I don't like the current situation, and yes, society was formed so that the burderns would be spread and life would be better for the most served. But, and please dont' misunderstand this, I'm not agreeing with it, only stating a fact...NO system is going to solve all the problems, and as soon as ONE person has a story that tugs on the heartstrings, people are going to get all up in arms and say how the entire system sucks, and that it isn't fair and how oh how can the richest nation in the world *now debateable on that point, by the way* be so evil and uncaring and cruel and wah wah wah.

You know that's truth. Any story that is told from a single person perspective is going to be more humanistic, will any story told about a society in general is by definition going to be more big picture. The gnashing and wailing comes in when people try to apply micro techniques to a macro problem.

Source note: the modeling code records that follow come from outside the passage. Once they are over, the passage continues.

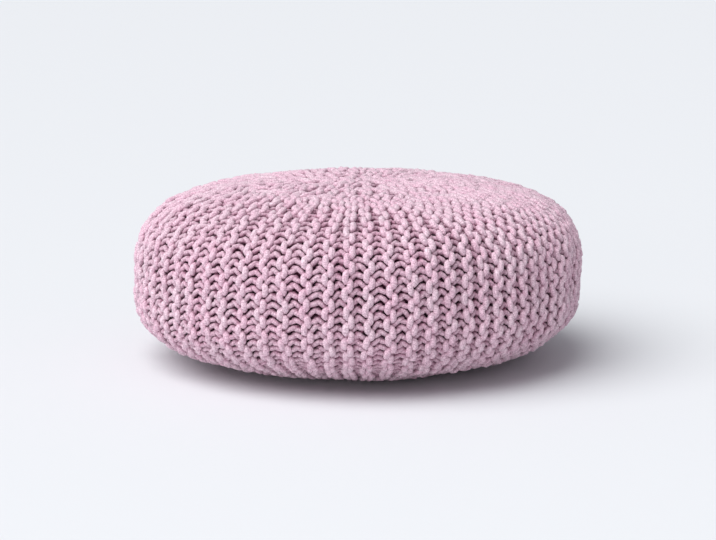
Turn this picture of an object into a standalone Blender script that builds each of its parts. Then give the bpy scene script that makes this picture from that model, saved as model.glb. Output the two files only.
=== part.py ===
"""A knitted floor pouf: one filled, crowned cushion with ridged sides, flat where it rests.

Metres, +Z up, origin at the middle of the underside. The cover is knitted sideways, so its ridges run
from the gathered middle of the top, down the round side, to the middle of the underside.
"""

import math

import bpy
import numpy as np

# The filled form
DIAMETER = 0.600
HEIGHT = 0.240
WIDEST_AT = 0.106  # height of the widest ring above the floor
CROWN_POWER = 3.5  # superellipse power above the widest ring: 2 is an ellipse, more is fuller
BELLY_POWER = 2.85  # the same below the widest ring
BELLY_DROP = 0.110  # how far the belly would hang below the widest ring with no floor under it
SLUMP = 0.006  # how much higher the widest ring stands at +X, and lower at -X, as loose filling lies
DIMPLE_DEPTH = 0.004  # where the stitches are gathered in the middle of the top
DIMPLE_RADIUS = 0.022

# The ridges of the knitting
RIDGES = 72
RIDGE_DEPTH = 0.006
RIDGES_START = 0.030  # distance from the axis at which the ridges begin to rise
RIDGES_FULL = 0.150  # and at which they stand at full depth
RIDGES_LIFT = 0.025  # height above the floor at which they are at full depth on the belly

# How finely the form is faceted
RINGS_ON_SIDE = 25
RINGS_ON_BASE = 2
FINE_STEPS = 2000
MERGE_DISTANCE = 0.00001

PINK_YARN = (0.68, 0.40, 0.52, 1.0)
YARN_ROUGHNESS = 0.85


def clear_scene():
    for thing in list(bpy.data.objects):
        bpy.data.objects.remove(thing, do_unlink=True)


def yarn_material():
    material = bpy.data.materials.new("pink_cotton_yarn")
    material.use_nodes = True
    shader = material.node_tree.nodes["Principled BSDF"]
    shader.inputs["Base Color"].default_value = PINK_YARN
    shader.inputs["Roughness"].default_value = YARN_ROUGHNESS
    shader.inputs["Metallic"].default_value = 0.0
    return material


def smooth_step(value):
    """0 below 0, 1 above 1, and an even rise between."""
    held = np.clip(value, 0.0, 1.0)
    return held * held * (3.0 - 2.0 * held)


def free_outline():
    """Radii and heights from the top's middle down to where the belly first meets the floor."""
    radius = DIAMETER / 2
    turn = np.linspace(0.0, math.pi / 2, FINE_STEPS)
    crown_r = radius * np.sin(turn) ** (2 / CROWN_POWER)
    crown_z = WIDEST_AT + (HEIGHT - WIDEST_AT) * np.cos(turn) ** (2 / CROWN_POWER)
    crown_z -= DIMPLE_DEPTH * np.exp(-((crown_r / DIMPLE_RADIUS) ** 2))
    belly_r = radius * np.cos(turn) ** (2 / BELLY_POWER)
    belly_z = WIDEST_AT - BELLY_DROP * np.sin(turn) ** (2 / BELLY_POWER)
    above_floor = belly_z > 0.0
    return (
        np.concatenate([crown_r, belly_r[above_floor][1:]]),
        np.concatenate([crown_z, belly_z[above_floor][1:]]),
    )


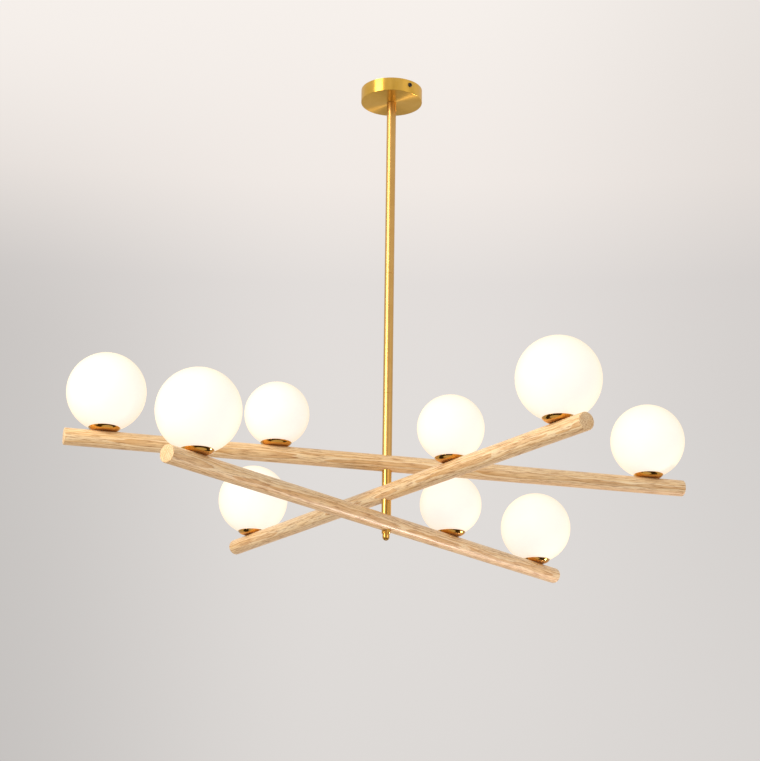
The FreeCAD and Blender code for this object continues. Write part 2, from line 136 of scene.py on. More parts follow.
def bar_turn(bar):
    """Turn of a bar from +X, read from the places of its two end dishes."""
    names = bars[bar]
    span = middle_of(f"{bar}_{names[2]}_dish") - middle_of(f"{bar}_{names[0]}_dish")
    return atan2(span.y, span.x)


# ---- modelling helpers ----

def add_primitive(name, operator, **settings):
    """A new primitive with nothing else selected."""
    bpy.ops.object.select_all(action="DESELECT")
    operator(**settings)
    piece = bpy.context.object
    piece.name = name
    piece.data.name = name
    return piece


def only(piece):
    """Selects the piece alone."""
    bpy.ops.object.select_all(action="DESELECT")
    piece.select_set(True)
    bpy.context.view_layer.objects.active = piece


def settle(piece):
    """Puts the piece's place into its mesh, so that its object sits at the origin."""
    only(piece)
    bpy.ops.object.transform_apply(location=True, rotation=True, scale=True)


def smooth(piece, angle=30):
    """Shades the piece smooth where its faces meet at less than the angle."""
    only(piece)
    bpy.ops.object.shade_smooth_by_angle(angle=radians(angle))


def apply_modifier(piece, kind, **settings):
    only(piece)
    modifier = piece.modifiers.new(kind.lower(), kind)
    for name, value in settings.items():
        setattr(modifier, name, value)
    bpy.ops.object.modifier_apply(modifier=modifier.name)


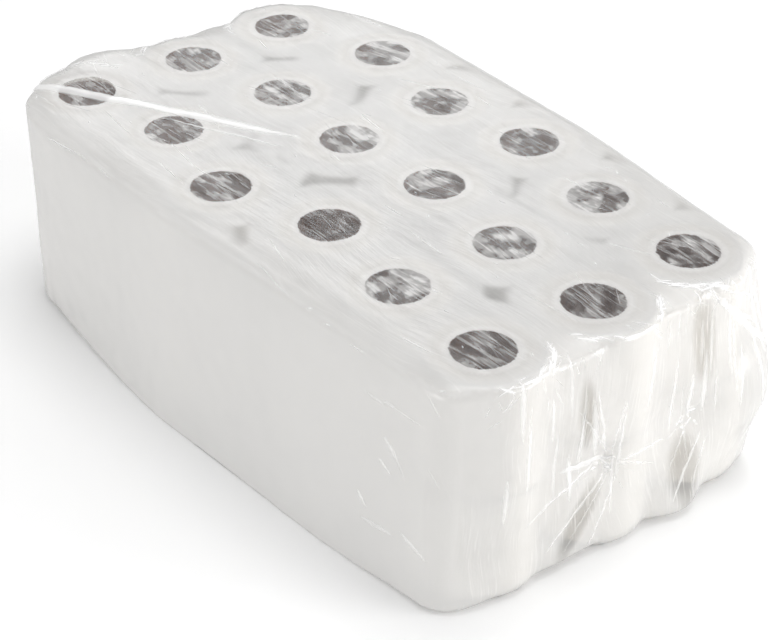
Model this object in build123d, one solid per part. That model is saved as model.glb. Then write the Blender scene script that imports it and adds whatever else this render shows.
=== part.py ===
from build123d import *
import os

# A sealed pack of toilet rolls: two layers of rolls standing on end, six rows of three in each,
# held by one tight wrap of plastic film. Each roll is wound paper on a card core.
# Frame: X along the pack's length, Y across it, Z up, origin at the middle of the underside.
# Rows are numbered 1 to 6 from -X to +X, and columns a to c from -Y to +Y. Millimetres.

# Roll
roll_diameter = 94.0
roll_height = 90.0
rim_radius = 5.0  # the soft edge round each end of a roll

# Card core
core_diameter = 48.0
core_wall = 0.8
core_clearance = 0.1  # between the core and the innermost turn of paper

# How the rolls lie
column_names = "abc"
row_gap = 1.0  # between one row and the next
column_gap = 3.0  # between one column and the next, before the shifts below
middle_shift_x = 4.0  # how far the middle column has slid along the pack
# How far each roll sits off its place in an even grid, across the pack: one row of three a line.
# The rows slip sideways past each other, and the rolls of rows 2 and 3 have worked apart.
shift_y = [
    [-13.0, -9.0, -11.0],
    [6.0, 12.0, 22.0],
    [-17.0, 5.0, 3.0],
    [11.0, 10.5, 13.0],
    [-3.0, -5.0, -6.0],
    [-9.0, -9.0, -9.0],
]
lower_spread = 5.0  # how much further out the side columns of the lower layer lie

# Film
film_thickness = 0.4
film_end_clearance = 0.3  # from the film to the end rows
film_side_slack = 6.0  # from the film to the outermost rolls of the sides
film_top_clearance = 0.2

roll_radius = roll_diameter / 2
core_radius = core_diameter / 2
row_pitch = roll_diameter + row_gap
column_pitch = roll_diameter + column_gap
row_count = len(shift_y)
column_count = len(column_names)
layer_floor = {"lower": film_thickness, "upper": film_thickness + roll_height}
stack_top = film_thickness + len(layer_floor) * roll_height
pack_height = stack_top + film_top_clearance + film_thickness


def grid_place(row, column, layer):
    """X and Y of a roll's axis before the whole pack is centred on the frame."""
    side = column - (column_count - 1) / 2
    x = (row - (row_count - 1) / 2) * row_pitch
    y = side * column_pitch + shift_y[row][column]
    if side == 0:
        x += middle_shift_x
    if layer == "lower":
        y += side * lower_spread
    return x, y


def all_places():
    return [
        (row, column, layer)
        for row in range(row_count)
        for column in range(column_count)
        for layer in layer_floor
    ]


def middle(values):
    return (min(values) + max(values)) / 2


middle_x = middle([grid_place(*place)[0] for place in all_places()])
middle_y = middle([grid_place(*place)[1] for place in all_places()])


def roll_place(row, column, layer):
    """The middle of a roll's lower end."""
    x, y = grid_place(row, column, layer)
    return Vector(x - middle_x, y - middle_y, layer_floor[layer])


def paper_roll():
    """All the turns of paper, as one tube with soft outer rims, standing on Z = 0."""
    body = extrude(Circle(roll_radius), roll_height)
    body = fillet(body.edges().filter_by(GeomType.CIRCLE), rim_radius)
    return body - extrude(Circle(core_radius + core_clearance), roll_height)


def card_core():
    """A plain card tube, as long as the roll, standing on Z = 0."""
    return extrude(Circle(core_radius) - Circle(core_radius - core_wall), roll_height)


def convex_outline(points):
    """The corners of the smallest convex outline round some points, anticlockwise."""
    points = sorted(set(points))

    def chain(run):
        kept = []
        for x, y in run:
            while len(kept) > 1:
                (ax, ay), (bx, by) = kept[-2:]
                if (bx - ax) * (y - ay) - (by - ay) * (x - ax) > 0:
                    break
                kept.pop()
            kept.append((x, y))
        return kept[:-1]

    return chain(points) + chain(points[::-1])


def film_block(inset):
    """The space inside a film surface that lies `inset` within the wrap's outer surface."""
    centres = []
    for place in all_places():
        x, y, _ = roll_place(*place)
        side = (y > 0) - (y < 0)
        centres.append((x, y + side * (film_side_slack - film_end_clearance)))
    belt = Polyline(*convex_outline(centres), close=True)
    reach = roll_radius + film_end_clearance + film_thickness - inset
    plan = offset(make_face(belt), reach, kind=Kind.ARC)
    block = extrude(plan.face(), pack_height - 2 * inset)
    edges = block.edges().group_by(Axis.Z)
    block = fillet(edges[0] + edges[-1], rim_radius + film_thickness - inset)
    return Pos(0, 0, inset) * block


def film_wrap():
    """One closed skin of film: flat above and below, rounded at the rims, tight round the ends."""
    return film_block(0) - film_block(film_thickness)


def write(shape, name):
    export_step(shape, f"parts/{name}.step")


os.makedirs("parts", exist_ok=True)
write(film_wrap(), "film_wrap")
paper = paper_roll()
core = card_core()
for row in range(row_count):
    for column in range(column_count):
        label = f"{row + 1}{column_names[column]}"
        places = {layer: Pos(roll_place(row, column, layer)) for layer in layer_floor}
        for layer, place in places.items():
            write(place * paper, f"roll_{layer}_{label}")
        write(Compound([place * core for place in places.values()]), f"cores_{label}")
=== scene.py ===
import bpy
import math
import numpy as np
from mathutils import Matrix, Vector
from mathutils import noise as mathNoise


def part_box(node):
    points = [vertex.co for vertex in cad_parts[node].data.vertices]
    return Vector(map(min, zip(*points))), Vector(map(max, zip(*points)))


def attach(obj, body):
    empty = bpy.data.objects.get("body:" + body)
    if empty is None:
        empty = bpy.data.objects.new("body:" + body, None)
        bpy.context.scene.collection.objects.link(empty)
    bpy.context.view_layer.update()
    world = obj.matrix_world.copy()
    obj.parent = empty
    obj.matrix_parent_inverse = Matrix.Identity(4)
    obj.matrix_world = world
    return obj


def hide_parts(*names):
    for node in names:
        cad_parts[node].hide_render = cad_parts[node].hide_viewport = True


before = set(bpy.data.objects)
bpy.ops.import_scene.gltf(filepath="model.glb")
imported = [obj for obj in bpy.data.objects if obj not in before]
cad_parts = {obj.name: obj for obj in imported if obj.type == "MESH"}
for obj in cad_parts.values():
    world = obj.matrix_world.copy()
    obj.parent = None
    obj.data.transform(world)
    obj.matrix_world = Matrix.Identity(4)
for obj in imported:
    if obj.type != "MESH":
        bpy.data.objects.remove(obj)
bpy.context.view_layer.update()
nodes = sorted(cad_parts)
rollNodes = [name for name in nodes if name.startswith("roll_")]
coreNodes = [name for name in nodes if name.startswith("cores_")]
print("frame loaded:", len(rollNodes), "rolls")


def newObject(name, data):
    made = bpy.data.objects.new(name, data)
    bpy.context.scene.collection.objects.link(made)
    return made


def addNode(tree, kind, inputs=None, **settings):
    node = tree.nodes.new(kind)
    for key, value in settings.items():
        setattr(node, key, value)
    for key, value in (inputs or {}).items():
        socket = node.inputs[key]
        if isinstance(value, bpy.types.NodeSocket):
            tree.links.new(value, socket)
        else:
            socket.default_value = value
    return node


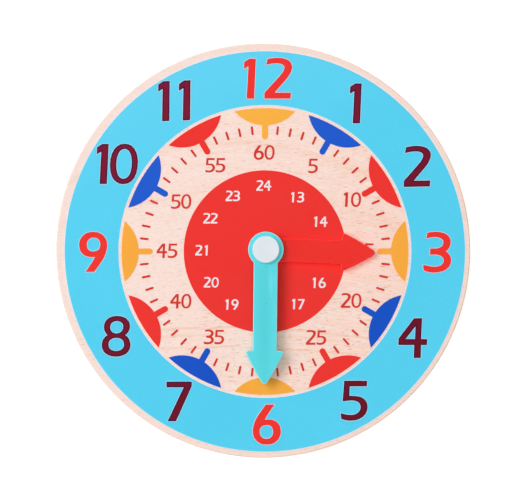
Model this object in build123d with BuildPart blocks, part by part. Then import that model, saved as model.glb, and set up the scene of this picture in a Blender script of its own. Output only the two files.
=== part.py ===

I've said above that I don't know the answer, but following the *ahem* long standing model of just throwing money at it rather than actual change and reform is a time proven, example proven recipe for disaster. Go ahead, chunk $1,500,000,000,000.00 at the problem without real, significant change designed to create a system that is sustainable in a monetary as well as service fashion and watch the economy go mushroom shaped.

I know this wont get through, but people...money is not that answer to every single freakin thing on the planet. Most times it is a wash (new education reforms anyone?) and at worse it significantly WORSENS the problem.